++++ EXTRACTED INFORMATION
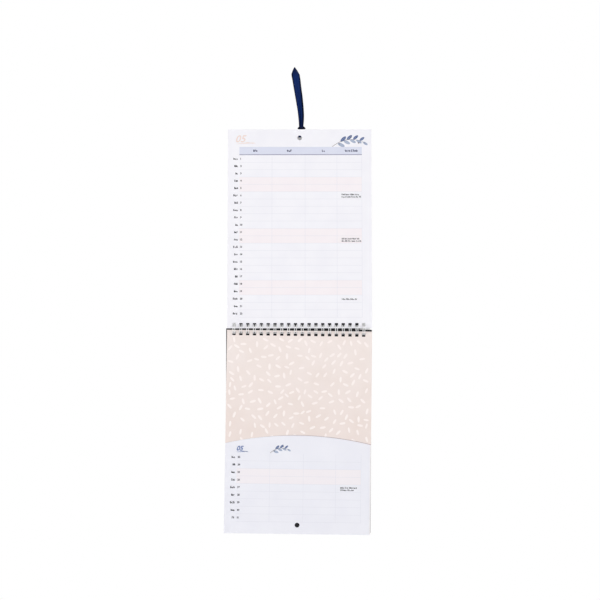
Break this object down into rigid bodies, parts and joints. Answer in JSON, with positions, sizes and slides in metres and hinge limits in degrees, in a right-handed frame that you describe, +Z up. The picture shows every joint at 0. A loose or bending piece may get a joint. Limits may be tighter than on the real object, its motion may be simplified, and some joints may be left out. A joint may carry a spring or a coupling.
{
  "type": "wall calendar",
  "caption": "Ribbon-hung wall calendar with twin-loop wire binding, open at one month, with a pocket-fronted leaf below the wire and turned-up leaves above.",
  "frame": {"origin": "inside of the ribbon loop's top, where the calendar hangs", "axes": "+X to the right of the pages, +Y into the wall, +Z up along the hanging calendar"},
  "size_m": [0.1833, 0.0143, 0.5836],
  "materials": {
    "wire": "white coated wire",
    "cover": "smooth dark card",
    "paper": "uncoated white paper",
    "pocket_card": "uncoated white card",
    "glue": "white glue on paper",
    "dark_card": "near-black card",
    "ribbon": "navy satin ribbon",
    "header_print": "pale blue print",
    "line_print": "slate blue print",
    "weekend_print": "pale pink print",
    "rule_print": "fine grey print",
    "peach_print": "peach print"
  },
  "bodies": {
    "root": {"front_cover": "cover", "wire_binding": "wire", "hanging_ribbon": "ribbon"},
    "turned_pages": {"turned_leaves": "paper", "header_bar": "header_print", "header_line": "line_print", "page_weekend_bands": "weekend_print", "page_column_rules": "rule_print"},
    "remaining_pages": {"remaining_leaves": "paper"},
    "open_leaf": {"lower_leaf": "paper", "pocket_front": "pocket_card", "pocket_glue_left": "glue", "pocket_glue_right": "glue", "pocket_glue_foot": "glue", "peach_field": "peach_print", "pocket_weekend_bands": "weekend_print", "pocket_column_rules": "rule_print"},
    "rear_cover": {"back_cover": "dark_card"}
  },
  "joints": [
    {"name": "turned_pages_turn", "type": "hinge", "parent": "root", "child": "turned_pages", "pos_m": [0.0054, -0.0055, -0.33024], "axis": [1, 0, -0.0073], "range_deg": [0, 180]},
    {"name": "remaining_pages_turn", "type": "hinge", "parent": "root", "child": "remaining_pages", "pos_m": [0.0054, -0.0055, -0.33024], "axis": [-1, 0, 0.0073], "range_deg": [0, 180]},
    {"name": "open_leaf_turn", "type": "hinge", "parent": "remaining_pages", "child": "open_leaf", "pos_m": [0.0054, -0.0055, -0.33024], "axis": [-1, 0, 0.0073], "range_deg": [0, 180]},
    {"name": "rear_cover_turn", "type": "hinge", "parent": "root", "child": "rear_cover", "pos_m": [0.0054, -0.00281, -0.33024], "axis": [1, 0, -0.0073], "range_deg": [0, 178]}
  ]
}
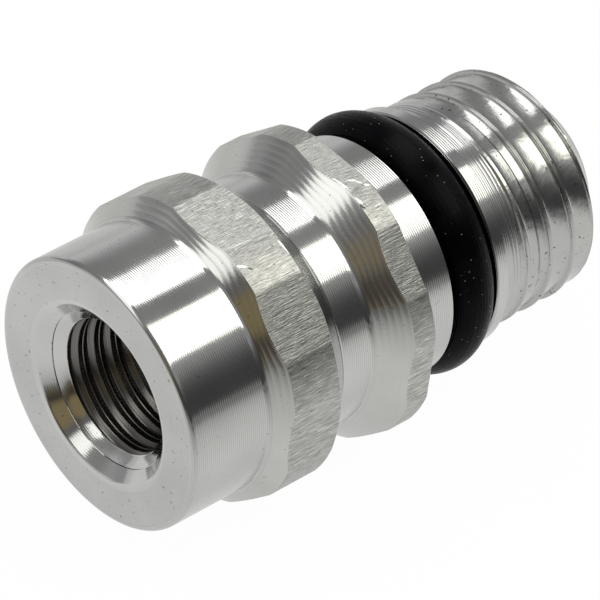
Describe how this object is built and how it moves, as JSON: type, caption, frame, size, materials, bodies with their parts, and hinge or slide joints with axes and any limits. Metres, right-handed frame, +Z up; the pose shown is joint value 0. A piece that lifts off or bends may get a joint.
++++++++
• **EXERCISE REQUIREMENTS**: Copy out the whole listing exactly as written.

• **RIGHT ANSWER**:
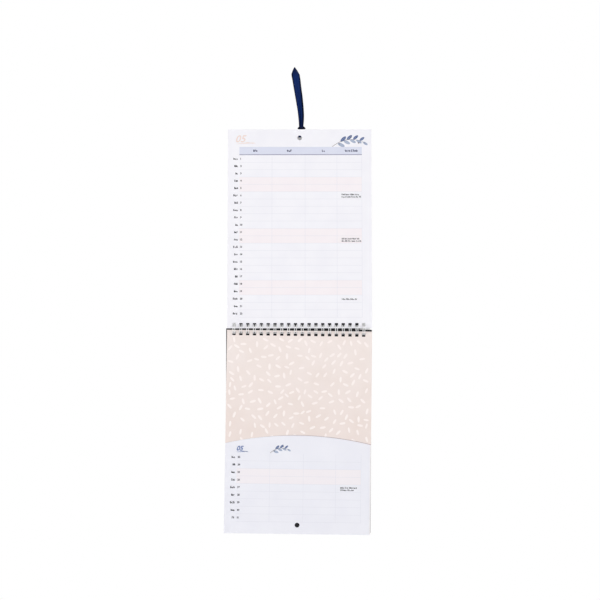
Break this object down into rigid bodies, parts and joints. Answer in JSON, with positions, sizes and slides in metres and hinge limits in degrees, in a right-handed frame that you describe, +Z up. The picture shows every joint at 0. A loose or bending piece may get a joint. Limits may be tighter than on the real object, its motion may be simplified, and some joints may be left out. A joint may carry a spring or a coupling.
{
  "type": "wall calendar",
  "caption": "Ribbon-hung wall calendar with twin-loop wire binding, open at one month, with a pocket-fronted leaf below the wire and turned-up leaves above.",
  "frame": {"origin": "inside of the ribbon loop's top, where the calendar hangs", "axes": "+X to the right of the pages, +Y into the wall, +Z up along the hanging calendar"},
  "size_m": [0.1833, 0.0143, 0.5836],
  "materials": {
    "wire": "white coated wire",
    "cover": "smooth dark card",
    "paper": "uncoated white paper",
    "pocket_card": "uncoated white card",
    "glue": "white glue on paper",
    "dark_card": "near-black card",
    "ribbon": "navy satin ribbon",
    "header_print": "pale blue print",
    "line_print": "slate blue print",
    "weekend_print": "pale pink print",
    "rule_print": "fine grey print",
    "peach_print": "peach print"
  },
  "bodies": {
    "root": {"front_cover": "cover", "wire_binding": "wire", "hanging_ribbon": "ribbon"},
    "turned_pages": {"turned_leaves": "paper", "header_bar": "header_print", "header_line": "line_print", "page_weekend_bands": "weekend_print", "page_column_rules": "rule_print"},
    "remaining_pages": {"remaining_leaves": "paper"},
    "open_leaf": {"lower_leaf": "paper", "pocket_front": "pocket_card", "pocket_glue_left": "glue", "pocket_glue_right": "glue", "pocket_glue_foot": "glue", "peach_field": "peach_print", "pocket_weekend_bands": "weekend_print", "pocket_column_rules": "rule_print"},
    "rear_cover": {"back_cover": "dark_card"}
  },
  "joints": [
    {"name": "turned_pages_turn", "type": "hinge", "parent": "root", "child": "turned_pages", "pos_m": [0.0054, -0.0055, -0.33024], "axis": [1, 0, -0.0073], "range_deg": [0, 180]},
    {"name": "remaining_pages_turn", "type": "hinge", "parent": "root", "child": "remaining_pages", "pos_m": [0.0054, -0.0055, -0.33024], "axis": [-1, 0, 0.0073], "range_deg": [0, 180]},
    {"name": "open_leaf_turn", "type": "hinge", "parent": "remaining_pages", "child": "open_leaf", "pos_m": [0.0054, -0.0055, -0.33024], "axis": [-1, 0, 0.0073], "range_deg": [0, 180]},
    {"name": "rear_cover_turn", "type": "hinge", "parent": "root", "child": "rear_cover", "pos_m": [0.0054, -0.00281, -0.33024], "axis": [1, 0, -0.0073], "range_deg": [0, 178]}
  ]
}
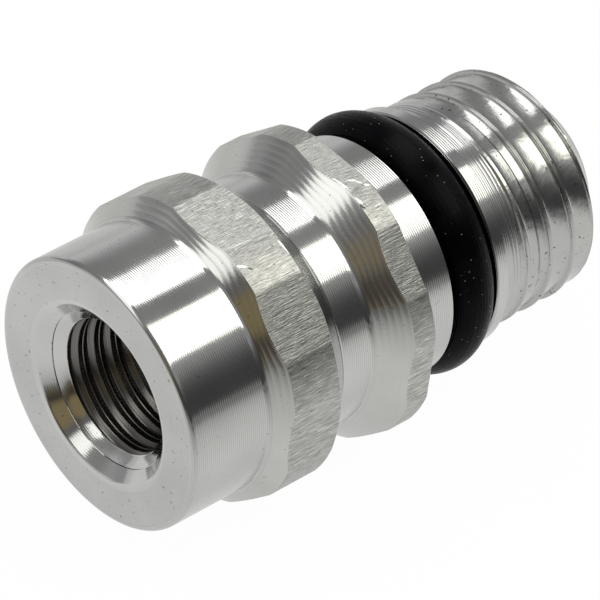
Describe how this object is built and how it moves, as JSON: type, caption, frame, size, materials, bodies with their parts, and hinge or slide joints with axes and any limits. Metres, right-handed frame, +Z up; the pose shown is joint value 0. A piece that lifts off or bends may get a joint.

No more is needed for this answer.